[What you have to do]
Quote the whole listing verbatim.

[Supplied material]
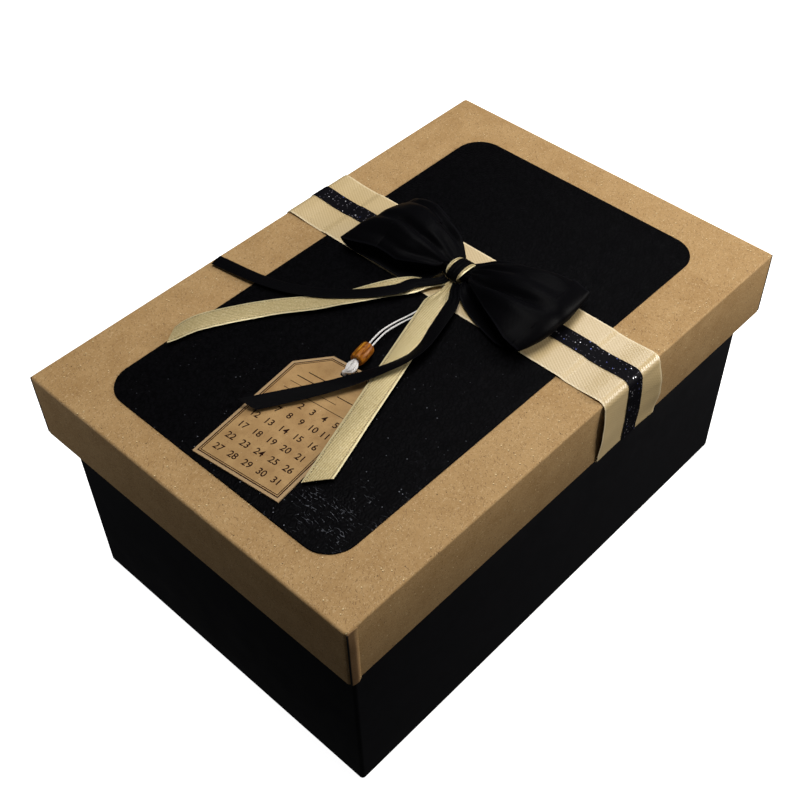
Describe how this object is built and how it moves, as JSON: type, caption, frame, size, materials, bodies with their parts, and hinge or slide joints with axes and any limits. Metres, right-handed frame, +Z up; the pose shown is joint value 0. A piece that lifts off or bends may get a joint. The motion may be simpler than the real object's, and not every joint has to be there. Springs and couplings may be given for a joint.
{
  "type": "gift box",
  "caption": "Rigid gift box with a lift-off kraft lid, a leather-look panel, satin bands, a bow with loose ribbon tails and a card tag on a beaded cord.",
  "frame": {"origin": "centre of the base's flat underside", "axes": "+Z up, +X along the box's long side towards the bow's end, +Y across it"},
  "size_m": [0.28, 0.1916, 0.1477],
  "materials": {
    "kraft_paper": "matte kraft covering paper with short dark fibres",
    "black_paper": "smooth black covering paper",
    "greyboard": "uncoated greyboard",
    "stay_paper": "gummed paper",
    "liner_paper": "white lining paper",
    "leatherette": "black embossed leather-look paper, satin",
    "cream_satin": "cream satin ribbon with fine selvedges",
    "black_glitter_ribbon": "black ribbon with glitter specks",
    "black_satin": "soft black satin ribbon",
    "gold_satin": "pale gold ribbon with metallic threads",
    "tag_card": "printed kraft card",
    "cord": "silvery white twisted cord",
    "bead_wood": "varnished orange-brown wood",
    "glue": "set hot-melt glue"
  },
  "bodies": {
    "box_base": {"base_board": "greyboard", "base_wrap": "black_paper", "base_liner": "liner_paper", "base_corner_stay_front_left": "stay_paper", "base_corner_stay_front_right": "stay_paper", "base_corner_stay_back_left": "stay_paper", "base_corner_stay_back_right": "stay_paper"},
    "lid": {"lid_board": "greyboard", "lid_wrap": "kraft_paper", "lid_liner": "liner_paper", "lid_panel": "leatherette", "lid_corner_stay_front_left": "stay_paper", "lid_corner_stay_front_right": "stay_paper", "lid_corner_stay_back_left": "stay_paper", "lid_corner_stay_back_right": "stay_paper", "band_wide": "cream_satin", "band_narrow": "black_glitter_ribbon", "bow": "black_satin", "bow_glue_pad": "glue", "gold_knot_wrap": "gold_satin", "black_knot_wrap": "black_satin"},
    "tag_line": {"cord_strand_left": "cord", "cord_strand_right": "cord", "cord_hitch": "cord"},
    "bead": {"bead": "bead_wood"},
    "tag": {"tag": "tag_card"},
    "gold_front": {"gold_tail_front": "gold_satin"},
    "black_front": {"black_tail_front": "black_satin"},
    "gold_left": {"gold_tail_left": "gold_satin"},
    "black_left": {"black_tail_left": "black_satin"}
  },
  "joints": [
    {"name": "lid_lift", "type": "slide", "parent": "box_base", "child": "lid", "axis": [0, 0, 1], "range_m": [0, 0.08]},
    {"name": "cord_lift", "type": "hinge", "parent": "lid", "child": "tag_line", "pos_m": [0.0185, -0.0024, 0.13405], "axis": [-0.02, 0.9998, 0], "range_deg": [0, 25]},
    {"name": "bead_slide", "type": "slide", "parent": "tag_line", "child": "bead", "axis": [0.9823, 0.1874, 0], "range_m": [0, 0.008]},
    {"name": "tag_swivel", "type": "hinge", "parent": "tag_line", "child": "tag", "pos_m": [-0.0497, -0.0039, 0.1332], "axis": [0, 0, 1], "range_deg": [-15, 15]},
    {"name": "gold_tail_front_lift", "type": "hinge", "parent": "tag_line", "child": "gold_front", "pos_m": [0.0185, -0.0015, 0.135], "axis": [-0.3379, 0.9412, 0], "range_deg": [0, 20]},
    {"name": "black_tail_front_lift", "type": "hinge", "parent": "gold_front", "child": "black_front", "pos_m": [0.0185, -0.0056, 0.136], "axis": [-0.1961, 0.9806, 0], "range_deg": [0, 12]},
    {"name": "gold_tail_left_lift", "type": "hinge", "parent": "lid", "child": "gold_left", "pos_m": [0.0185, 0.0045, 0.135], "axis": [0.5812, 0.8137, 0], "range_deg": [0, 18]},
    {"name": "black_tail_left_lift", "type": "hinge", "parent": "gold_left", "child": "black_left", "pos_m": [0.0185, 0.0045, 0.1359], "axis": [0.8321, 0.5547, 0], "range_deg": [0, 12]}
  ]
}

[The answer]
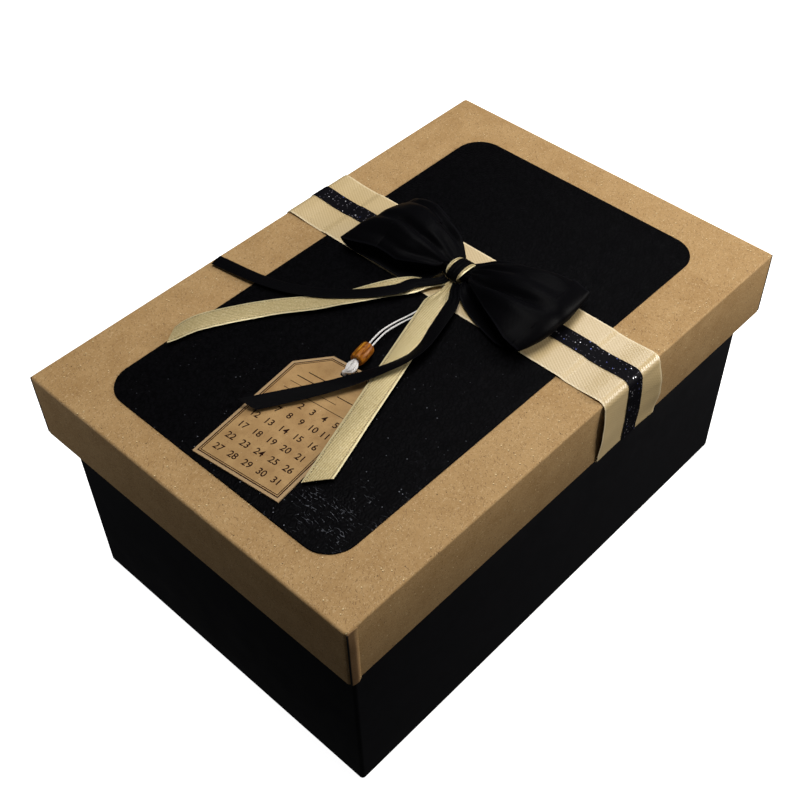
Describe how this object is built and how it moves, as JSON: type, caption, frame, size, materials, bodies with their parts, and hinge or slide joints with axes and any limits. Metres, right-handed frame, +Z up; the pose shown is joint value 0. A piece that lifts off or bends may get a joint. The motion may be simpler than the real object's, and not every joint has to be there. Springs and couplings may be given for a joint.
{
  "type": "gift box",
  "caption": "Rigid gift box with a lift-off kraft lid, a leather-look panel, satin bands, a bow with loose ribbon tails and a card tag on a beaded cord.",
  "frame": {"origin": "centre of the base's flat underside", "axes": "+Z up, +X along the box's long side towards the bow's end, +Y across it"},
  "size_m": [0.28, 0.1916, 0.1477],
  "materials": {
    "kraft_paper": "matte kraft covering paper with short dark fibres",
    "black_paper": "smooth black covering paper",
    "greyboard": "uncoated greyboard",
    "stay_paper": "gummed paper",
    "liner_paper": "white lining paper",
    "leatherette": "black embossed leather-look paper, satin",
    "cream_satin": "cream satin ribbon with fine selvedges",
    "black_glitter_ribbon": "black ribbon with glitter specks",
    "black_satin": "soft black satin ribbon",
    "gold_satin": "pale gold ribbon with metallic threads",
    "tag_card": "printed kraft card",
    "cord": "silvery white twisted cord",
    "bead_wood": "varnished orange-brown wood",
    "glue": "set hot-melt glue"
  },
  "bodies": {
    "box_base": {"base_board": "greyboard", "base_wrap": "black_paper", "base_liner": "liner_paper", "base_corner_stay_front_left": "stay_paper", "base_corner_stay_front_right": "stay_paper", "base_corner_stay_back_left": "stay_paper", "base_corner_stay_back_right": "stay_paper"},
    "lid": {"lid_board": "greyboard", "lid_wrap": "kraft_paper", "lid_liner": "liner_paper", "lid_panel": "leatherette", "lid_corner_stay_front_left": "stay_paper", "lid_corner_stay_front_right": "stay_paper", "lid_corner_stay_back_left": "stay_paper", "lid_corner_stay_back_right": "stay_paper", "band_wide": "cream_satin", "band_narrow": "black_glitter_ribbon", "bow": "black_satin", "bow_glue_pad": "glue", "gold_knot_wrap": "gold_satin", "black_knot_wrap": "black_satin"},
    "tag_line": {"cord_strand_left": "cord", "cord_strand_right": "cord", "cord_hitch": "cord"},
    "bead": {"bead": "bead_wood"},
    "tag": {"tag": "tag_card"},
    "gold_front": {"gold_tail_front": "gold_satin"},
    "black_front": {"black_tail_front": "black_satin"},
    "gold_left": {"gold_tail_left": "gold_satin"},
    "black_left": {"black_tail_left": "black_satin"}
  },
  "joints": [
    {"name": "lid_lift", "type": "slide", "parent": "box_base", "child": "lid", "axis": [0, 0, 1], "range_m": [0, 0.08]},
    {"name": "cord_lift", "type": "hinge", "parent": "lid", "child": "tag_line", "pos_m": [0.0185, -0.0024, 0.13405], "axis": [-0.02, 0.9998, 0], "range_deg": [0, 25]},
    {"name": "bead_slide", "type": "slide", "parent": "tag_line", "child": "bead", "axis": [0.9823, 0.1874, 0], "range_m": [0, 0.008]},
    {"name": "tag_swivel", "type": "hinge", "parent": "tag_line", "child": "tag", "pos_m": [-0.0497, -0.0039, 0.1332], "axis": [0, 0, 1], "range_deg": [-15, 15]},
    {"name": "gold_tail_front_lift", "type": "hinge", "parent": "tag_line", "child": "gold_front", "pos_m": [0.0185, -0.0015, 0.135], "axis": [-0.3379, 0.9412, 0], "range_deg": [0, 20]},
    {"name": "black_tail_front_lift", "type": "hinge", "parent": "gold_front", "child": "black_front", "pos_m": [0.0185, -0.0056, 0.136], "axis": [-0.1961, 0.9806, 0], "range_deg": [0, 12]},
    {"name": "gold_tail_left_lift", "type": "hinge", "parent": "lid", "child": "gold_left", "pos_m": [0.0185, 0.0045, 0.135], "axis": [0.5812, 0.8137, 0], "range_deg": [0, 18]},
    {"name": "black_tail_left_lift", "type": "hinge", "parent": "gold_left", "child": "black_left", "pos_m": [0.0185, 0.0045, 0.1359], "axis": [0.8321, 0.5547, 0], "range_deg": [0, 12]}
  ]
}